Prendre la parole, puis la rendre
Si la relation est :
- la narration d’une histoire,
- l’écoute d’une histoire,
- la mise en route d’une nouvelle histoire commune,
c’est donc bien par la parole qu’elle peut naître, grandir, s’installer.
Or – et malheureusement – au fur et à mesure du développement gigantesque de la communication, on assiste à l’appauvrissement, plus qu’inquiétant, de la relation. Cela vient du fait que les gens prennent la parole, mais que plus personne ne donne la parole.
La parole est prise, mais elle n’est pas rendue. Elle est détenue, et non plus libérée. Elle est instrument de pouvoir, et non plus l'occasion d’un partage.
Et comme, il existe une interactivité entre les comportements, jamais plus qu’aujourd’hui, à l’agression d’une parole qui ne demande pas réponse, correspondent des comportements de frustration et de colère.
J’ai rarement entendu un prédicateur, un homme politique, un religieux, un vendeur, un patron, un père, un… décideur, quel qu’il soit, demander, à la fin de sa parole : qu’en pensez-vous ?
C’est de cette absence du « donner la parole » que vient ce déficit de démocratie que nous connaissons bien, cette culture de la confrontation permanente entre des vainqueurs et des vaincus.
Et pourtant, une des tartes à la crème contemporaine, c’est le dialogue !
C’est que l’on a oublié que dans liberté, il y a dialogue. Dans égalité, il y a dialogue. Dans fraternité, il y a dialogue (à condition bien sûr que ces trois vertus reçoivent leur pratique dans le quotidien des gens).
Et que l’on peut fort bien instaurer le dialogue comme solution à tous nos maux, puisque, de toute façon, on est bien décidé à ne pas se laisser modifier par l’autre ! On dit alors : dialogue de sourds, ce qui est tout un programme…

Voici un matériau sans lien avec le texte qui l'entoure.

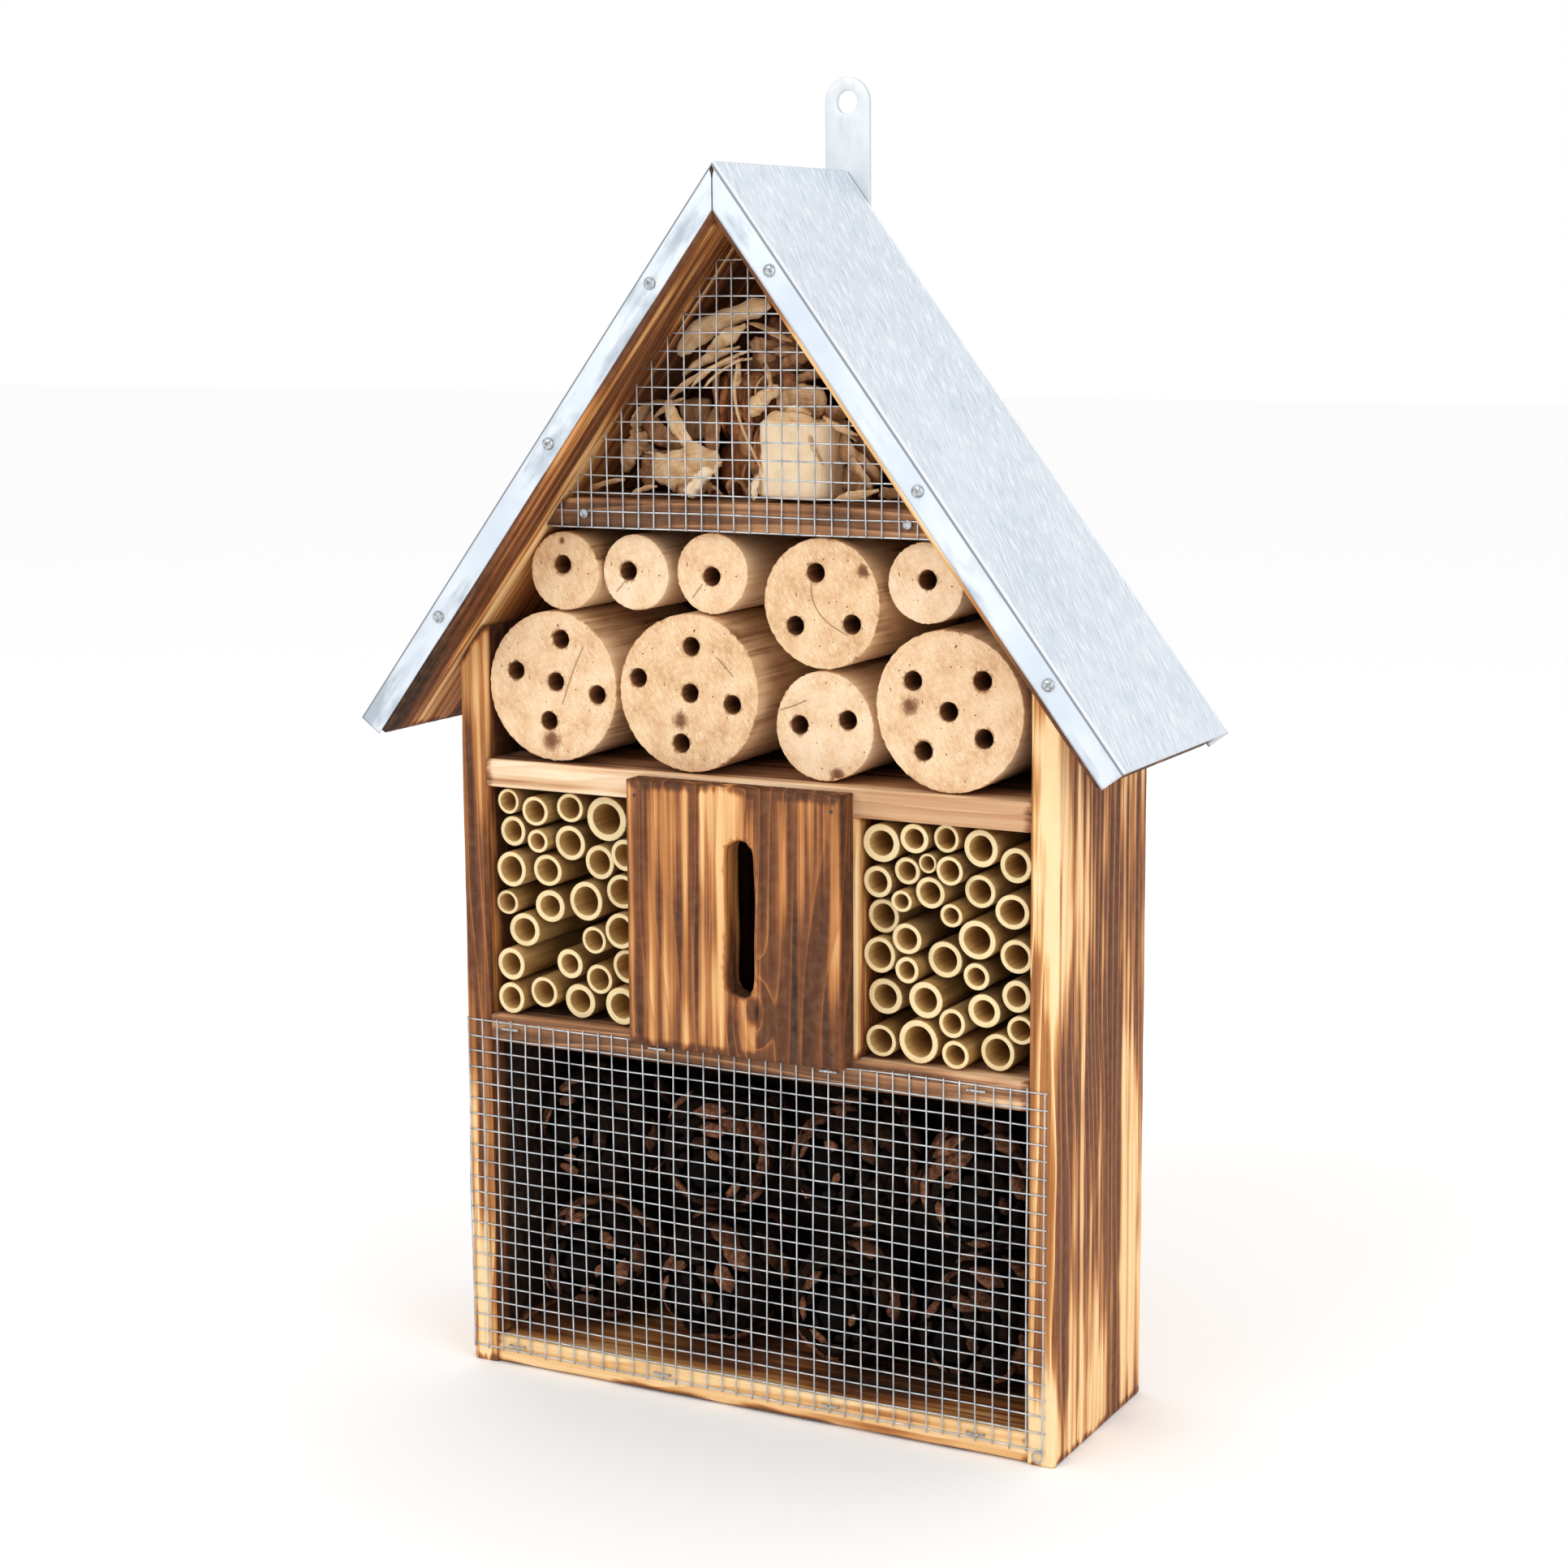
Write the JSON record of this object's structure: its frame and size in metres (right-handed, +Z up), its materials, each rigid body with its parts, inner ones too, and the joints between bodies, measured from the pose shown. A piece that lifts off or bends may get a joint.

Dialoguer, ça n’est pas s’envoyer à la figure des discours préétablis.Négocier, ça n’est pas balayer les obstacles mineurs pour arriver à un compromis qui ne sera alors que le ventre mou de deux mensonges.
Dialoguer, négocier, c’est présenter un objectif, poser la question de savoir de quelle manière cet objectif est reçu, écouter la réponse, en tenir compte, et, suivant le contenu de cette réponse, rester, ou s’en aller.
Dans la mesure où la communication ne fonctionne plus sur d’autres modèles que les modèles publicitaires, à savoir, la vente (y compris et surtout, la « vente » des idées), elle crée des comportements soit de lassitude, soit d’endormissement, soit de rejet, soit de désintérêt total.
Il n’est pas étonnant que des regroupements communautaires aient un tel succès, puisqu’en leur sein, on nourrit l’illusion qu’ils sont le seul endroit où subsiste une liberté de penser. Alors qu’il n’existe en eux ni liberté, ni pensée.